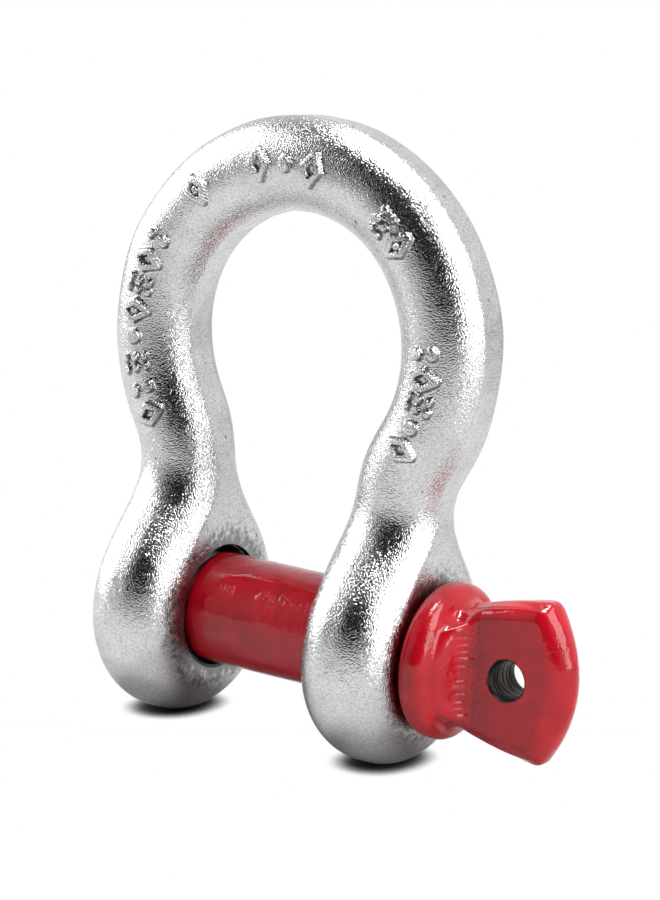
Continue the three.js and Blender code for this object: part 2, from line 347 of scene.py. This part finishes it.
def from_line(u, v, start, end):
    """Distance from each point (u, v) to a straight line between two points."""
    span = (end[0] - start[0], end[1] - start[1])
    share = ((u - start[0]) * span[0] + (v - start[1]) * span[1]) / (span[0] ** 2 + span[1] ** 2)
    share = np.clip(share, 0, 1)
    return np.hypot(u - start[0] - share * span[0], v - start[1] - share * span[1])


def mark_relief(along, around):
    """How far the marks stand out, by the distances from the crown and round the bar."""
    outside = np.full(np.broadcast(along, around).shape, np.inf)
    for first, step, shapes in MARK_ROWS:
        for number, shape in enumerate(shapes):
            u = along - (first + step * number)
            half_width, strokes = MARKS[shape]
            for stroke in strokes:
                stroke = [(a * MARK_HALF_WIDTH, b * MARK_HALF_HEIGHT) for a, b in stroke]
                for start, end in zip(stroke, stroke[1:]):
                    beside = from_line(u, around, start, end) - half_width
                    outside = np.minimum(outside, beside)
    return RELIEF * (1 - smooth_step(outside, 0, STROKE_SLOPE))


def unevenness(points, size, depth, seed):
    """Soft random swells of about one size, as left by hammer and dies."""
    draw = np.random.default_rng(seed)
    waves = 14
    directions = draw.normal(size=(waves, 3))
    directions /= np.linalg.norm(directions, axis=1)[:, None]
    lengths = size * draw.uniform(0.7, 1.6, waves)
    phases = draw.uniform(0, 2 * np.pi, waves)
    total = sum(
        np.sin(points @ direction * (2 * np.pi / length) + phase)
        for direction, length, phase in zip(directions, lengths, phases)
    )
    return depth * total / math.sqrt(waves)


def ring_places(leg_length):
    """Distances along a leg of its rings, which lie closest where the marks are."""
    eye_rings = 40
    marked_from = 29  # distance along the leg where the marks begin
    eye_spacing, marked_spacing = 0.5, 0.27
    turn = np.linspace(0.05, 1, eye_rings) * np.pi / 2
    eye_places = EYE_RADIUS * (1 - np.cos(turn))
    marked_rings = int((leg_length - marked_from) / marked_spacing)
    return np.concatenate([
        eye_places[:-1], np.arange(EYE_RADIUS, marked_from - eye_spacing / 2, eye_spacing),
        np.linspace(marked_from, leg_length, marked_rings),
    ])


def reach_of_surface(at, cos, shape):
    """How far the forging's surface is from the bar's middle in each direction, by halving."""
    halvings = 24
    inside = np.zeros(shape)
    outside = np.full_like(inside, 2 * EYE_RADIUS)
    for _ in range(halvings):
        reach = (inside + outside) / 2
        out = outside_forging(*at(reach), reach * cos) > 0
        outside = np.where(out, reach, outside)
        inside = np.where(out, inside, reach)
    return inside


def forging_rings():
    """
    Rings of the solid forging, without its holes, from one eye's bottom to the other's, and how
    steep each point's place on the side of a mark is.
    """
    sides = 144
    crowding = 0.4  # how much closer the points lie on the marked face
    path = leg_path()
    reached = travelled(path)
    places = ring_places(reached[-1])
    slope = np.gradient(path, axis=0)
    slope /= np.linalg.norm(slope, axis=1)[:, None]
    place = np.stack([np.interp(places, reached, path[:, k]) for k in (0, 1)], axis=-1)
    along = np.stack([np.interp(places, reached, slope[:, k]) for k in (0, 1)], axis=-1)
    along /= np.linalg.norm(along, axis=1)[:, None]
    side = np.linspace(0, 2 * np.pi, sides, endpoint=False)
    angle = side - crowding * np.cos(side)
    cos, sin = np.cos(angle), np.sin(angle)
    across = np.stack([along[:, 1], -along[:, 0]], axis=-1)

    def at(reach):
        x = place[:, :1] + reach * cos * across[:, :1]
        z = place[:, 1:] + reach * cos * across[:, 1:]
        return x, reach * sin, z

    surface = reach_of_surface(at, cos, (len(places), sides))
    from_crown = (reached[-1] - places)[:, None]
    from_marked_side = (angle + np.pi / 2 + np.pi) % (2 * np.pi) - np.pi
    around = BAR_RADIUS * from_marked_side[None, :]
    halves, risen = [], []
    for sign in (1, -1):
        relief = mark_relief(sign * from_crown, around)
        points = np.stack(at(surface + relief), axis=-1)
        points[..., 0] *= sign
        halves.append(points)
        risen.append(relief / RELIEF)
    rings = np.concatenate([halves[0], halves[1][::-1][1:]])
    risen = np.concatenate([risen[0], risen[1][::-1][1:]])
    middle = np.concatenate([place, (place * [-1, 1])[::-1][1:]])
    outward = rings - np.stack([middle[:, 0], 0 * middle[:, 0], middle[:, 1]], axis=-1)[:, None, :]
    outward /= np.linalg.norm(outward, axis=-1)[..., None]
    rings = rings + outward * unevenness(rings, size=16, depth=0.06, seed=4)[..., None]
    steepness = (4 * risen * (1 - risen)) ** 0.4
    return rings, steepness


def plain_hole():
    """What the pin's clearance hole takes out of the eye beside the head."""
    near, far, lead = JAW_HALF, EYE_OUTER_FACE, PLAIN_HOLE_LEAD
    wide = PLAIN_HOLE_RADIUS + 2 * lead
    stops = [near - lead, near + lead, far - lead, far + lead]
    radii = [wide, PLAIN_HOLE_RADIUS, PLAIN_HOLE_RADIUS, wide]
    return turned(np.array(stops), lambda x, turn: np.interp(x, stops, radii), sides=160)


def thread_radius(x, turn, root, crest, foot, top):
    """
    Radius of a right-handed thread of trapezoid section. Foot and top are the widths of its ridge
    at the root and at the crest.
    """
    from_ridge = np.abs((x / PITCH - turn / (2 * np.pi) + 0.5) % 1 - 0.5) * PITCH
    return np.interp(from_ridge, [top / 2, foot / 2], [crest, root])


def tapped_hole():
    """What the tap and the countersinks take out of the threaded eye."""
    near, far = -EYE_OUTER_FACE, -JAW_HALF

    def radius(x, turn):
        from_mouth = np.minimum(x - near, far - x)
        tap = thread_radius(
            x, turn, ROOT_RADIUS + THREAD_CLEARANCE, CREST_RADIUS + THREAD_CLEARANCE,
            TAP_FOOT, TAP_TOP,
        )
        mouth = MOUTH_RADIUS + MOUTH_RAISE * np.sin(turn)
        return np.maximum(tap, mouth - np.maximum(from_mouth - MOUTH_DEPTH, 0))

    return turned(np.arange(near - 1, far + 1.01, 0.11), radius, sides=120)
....
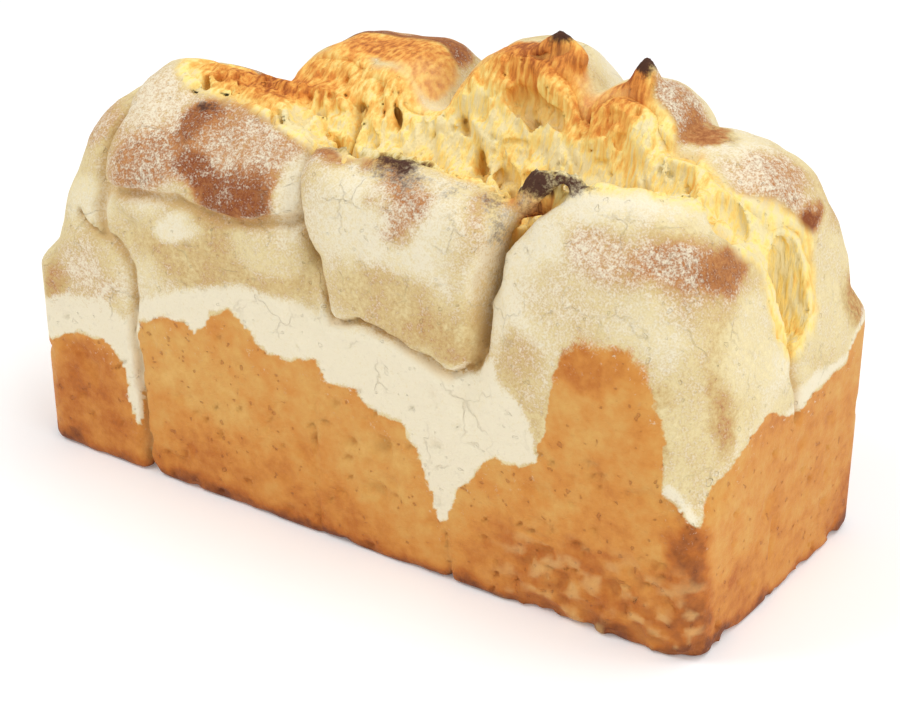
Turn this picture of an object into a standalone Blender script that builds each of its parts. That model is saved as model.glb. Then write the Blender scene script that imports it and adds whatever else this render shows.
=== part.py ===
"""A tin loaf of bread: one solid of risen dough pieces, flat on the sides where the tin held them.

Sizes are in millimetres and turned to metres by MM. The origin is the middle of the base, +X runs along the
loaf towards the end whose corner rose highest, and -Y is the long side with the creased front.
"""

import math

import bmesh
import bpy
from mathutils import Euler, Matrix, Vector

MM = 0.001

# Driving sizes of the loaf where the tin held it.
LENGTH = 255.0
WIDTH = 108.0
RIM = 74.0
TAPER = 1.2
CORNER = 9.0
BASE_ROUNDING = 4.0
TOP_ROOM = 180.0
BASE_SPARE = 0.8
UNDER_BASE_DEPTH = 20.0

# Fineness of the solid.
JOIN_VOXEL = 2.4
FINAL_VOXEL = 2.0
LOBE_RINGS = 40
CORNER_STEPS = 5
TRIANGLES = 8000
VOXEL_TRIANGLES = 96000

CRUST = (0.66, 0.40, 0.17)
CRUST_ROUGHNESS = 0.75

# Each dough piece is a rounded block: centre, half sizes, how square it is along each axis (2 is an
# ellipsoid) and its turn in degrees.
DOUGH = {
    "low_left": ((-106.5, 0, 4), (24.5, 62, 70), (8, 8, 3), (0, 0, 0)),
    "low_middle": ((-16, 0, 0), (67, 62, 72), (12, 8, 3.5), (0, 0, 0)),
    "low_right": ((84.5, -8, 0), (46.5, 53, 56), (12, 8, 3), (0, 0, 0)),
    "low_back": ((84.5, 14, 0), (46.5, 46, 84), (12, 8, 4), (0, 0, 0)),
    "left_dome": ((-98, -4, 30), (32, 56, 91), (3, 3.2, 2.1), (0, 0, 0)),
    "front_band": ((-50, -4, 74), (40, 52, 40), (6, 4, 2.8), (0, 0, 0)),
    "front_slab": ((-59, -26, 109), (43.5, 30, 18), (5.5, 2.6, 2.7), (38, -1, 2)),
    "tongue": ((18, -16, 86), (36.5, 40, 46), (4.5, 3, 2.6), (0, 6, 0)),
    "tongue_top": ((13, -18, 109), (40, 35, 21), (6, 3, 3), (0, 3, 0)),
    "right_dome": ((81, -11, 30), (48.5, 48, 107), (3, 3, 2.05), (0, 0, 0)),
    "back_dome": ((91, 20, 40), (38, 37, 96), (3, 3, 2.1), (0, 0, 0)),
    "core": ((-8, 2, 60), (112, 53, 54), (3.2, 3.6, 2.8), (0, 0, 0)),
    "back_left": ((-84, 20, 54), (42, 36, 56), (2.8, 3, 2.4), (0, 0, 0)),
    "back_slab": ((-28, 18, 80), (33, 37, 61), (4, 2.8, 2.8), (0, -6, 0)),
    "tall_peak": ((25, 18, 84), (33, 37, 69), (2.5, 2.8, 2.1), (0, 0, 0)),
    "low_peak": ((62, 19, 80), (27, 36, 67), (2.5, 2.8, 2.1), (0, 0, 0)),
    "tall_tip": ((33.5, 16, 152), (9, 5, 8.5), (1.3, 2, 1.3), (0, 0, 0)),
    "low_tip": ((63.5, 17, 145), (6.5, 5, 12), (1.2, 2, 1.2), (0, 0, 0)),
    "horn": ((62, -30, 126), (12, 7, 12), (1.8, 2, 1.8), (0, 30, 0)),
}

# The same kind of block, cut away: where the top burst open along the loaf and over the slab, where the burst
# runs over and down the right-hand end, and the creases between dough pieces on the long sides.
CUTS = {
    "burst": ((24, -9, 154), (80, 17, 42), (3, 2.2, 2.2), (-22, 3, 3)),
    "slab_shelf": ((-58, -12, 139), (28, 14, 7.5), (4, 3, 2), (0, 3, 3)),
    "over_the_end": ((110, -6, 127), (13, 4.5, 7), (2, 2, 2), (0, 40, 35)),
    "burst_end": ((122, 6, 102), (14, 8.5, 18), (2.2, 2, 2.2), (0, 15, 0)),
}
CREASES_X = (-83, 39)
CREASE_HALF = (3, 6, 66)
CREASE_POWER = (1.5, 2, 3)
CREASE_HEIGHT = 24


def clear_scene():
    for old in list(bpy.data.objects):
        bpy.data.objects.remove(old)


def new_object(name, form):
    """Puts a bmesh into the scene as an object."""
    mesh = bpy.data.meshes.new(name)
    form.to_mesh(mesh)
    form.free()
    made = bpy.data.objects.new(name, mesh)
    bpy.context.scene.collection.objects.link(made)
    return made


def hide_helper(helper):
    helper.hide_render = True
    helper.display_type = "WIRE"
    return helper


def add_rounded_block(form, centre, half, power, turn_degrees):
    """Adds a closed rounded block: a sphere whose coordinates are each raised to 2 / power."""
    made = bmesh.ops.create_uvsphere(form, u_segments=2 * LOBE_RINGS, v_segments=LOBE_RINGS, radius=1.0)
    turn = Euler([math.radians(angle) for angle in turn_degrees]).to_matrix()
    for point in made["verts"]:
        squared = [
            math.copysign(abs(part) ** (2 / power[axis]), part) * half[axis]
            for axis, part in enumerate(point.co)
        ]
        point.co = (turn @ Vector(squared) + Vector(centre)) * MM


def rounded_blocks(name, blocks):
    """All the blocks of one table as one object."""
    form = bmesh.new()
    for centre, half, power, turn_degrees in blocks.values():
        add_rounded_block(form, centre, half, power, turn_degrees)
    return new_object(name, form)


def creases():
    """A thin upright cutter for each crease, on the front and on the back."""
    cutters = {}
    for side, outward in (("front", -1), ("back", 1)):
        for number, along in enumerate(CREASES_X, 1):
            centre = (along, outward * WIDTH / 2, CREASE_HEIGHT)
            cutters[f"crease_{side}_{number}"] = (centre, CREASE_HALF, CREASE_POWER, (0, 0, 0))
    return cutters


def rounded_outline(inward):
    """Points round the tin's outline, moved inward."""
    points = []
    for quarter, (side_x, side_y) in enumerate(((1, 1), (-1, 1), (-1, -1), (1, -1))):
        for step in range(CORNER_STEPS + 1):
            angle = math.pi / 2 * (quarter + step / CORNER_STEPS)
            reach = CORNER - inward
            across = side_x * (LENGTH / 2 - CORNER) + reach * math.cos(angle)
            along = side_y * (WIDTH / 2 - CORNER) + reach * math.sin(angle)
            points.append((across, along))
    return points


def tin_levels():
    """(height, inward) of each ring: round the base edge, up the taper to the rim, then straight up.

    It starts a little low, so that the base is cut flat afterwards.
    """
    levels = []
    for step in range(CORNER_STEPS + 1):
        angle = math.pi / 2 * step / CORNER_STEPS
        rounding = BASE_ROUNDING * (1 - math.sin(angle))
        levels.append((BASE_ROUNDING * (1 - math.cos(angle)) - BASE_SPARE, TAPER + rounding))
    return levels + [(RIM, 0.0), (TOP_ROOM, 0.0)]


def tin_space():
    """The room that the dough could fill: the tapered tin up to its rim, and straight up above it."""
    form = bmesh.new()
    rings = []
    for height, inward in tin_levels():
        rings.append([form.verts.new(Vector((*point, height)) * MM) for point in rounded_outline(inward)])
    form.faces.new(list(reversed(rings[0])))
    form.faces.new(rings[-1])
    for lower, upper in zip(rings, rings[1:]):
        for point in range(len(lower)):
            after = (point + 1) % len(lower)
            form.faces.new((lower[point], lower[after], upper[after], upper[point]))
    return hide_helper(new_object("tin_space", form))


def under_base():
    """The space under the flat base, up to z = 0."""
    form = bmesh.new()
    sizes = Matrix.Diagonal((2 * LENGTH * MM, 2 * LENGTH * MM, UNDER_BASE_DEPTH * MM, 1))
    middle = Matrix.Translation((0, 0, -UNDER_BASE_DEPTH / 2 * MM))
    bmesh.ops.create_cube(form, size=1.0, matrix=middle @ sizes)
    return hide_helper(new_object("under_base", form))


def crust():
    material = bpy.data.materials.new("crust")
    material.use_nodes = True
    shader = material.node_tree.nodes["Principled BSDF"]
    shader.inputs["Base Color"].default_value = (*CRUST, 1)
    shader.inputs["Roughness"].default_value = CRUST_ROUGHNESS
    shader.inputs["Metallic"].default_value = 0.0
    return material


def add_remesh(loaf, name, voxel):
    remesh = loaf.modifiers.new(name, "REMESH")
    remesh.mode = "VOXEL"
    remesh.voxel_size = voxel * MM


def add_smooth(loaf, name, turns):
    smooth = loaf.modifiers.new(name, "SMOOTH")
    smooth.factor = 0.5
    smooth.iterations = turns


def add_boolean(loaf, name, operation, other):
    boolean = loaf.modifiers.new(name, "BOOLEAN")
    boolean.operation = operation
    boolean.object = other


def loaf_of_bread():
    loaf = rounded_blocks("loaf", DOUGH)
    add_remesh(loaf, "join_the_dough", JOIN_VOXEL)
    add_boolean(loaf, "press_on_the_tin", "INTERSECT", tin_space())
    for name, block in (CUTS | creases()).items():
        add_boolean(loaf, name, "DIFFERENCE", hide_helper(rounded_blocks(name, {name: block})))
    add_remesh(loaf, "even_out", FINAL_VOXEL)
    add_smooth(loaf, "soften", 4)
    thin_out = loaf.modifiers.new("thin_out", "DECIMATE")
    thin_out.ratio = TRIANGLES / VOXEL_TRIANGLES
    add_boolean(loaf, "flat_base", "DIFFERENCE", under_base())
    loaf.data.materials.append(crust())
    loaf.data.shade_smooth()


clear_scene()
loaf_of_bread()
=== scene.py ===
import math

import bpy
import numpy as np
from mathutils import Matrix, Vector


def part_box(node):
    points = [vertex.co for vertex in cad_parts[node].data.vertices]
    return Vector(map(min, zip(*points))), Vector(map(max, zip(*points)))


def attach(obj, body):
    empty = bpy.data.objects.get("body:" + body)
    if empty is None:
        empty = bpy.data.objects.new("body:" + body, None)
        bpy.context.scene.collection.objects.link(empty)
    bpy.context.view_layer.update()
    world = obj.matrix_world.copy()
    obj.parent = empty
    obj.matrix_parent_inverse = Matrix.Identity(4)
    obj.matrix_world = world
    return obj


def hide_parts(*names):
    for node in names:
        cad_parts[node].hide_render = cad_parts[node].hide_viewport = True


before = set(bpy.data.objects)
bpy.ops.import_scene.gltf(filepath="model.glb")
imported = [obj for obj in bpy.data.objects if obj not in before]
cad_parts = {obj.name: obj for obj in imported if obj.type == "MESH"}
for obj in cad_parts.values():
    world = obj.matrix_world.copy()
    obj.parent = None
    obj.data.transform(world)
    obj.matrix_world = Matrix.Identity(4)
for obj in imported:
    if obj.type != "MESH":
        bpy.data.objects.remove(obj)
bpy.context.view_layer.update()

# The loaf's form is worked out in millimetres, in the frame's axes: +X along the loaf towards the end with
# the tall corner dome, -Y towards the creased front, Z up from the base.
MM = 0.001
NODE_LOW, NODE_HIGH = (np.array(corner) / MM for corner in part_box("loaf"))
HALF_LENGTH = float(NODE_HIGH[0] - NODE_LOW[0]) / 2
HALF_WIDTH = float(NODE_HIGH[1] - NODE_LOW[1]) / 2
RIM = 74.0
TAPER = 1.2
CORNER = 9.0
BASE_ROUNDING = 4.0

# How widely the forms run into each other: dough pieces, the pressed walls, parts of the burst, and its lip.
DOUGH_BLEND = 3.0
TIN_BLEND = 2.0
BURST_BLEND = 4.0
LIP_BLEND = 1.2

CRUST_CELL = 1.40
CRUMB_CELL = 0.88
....
AIM OF THE TASK: Your task is to reproduce exactly the lines beginning at the line containing "Continue the three.js" and ending at the line containing "return np.hypot(u - start[0]", inclusive.

FINAL RESULT:
Continue the three.js and Blender code for this object: part 2, from line 347 of scene.py. This part finishes it.
def from_line(u, v, start, end):
    """Distance from each point (u, v) to a straight line between two points."""
    span = (end[0] - start[0], end[1] - start[1])
    share = ((u - start[0]) * span[0] + (v - start[1]) * span[1]) / (span[0] ** 2 + span[1] ** 2)
    share = np.clip(share, 0, 1)
    return np.hypot(u - start[0] - share * span[0], v - start[1] - share * span[1])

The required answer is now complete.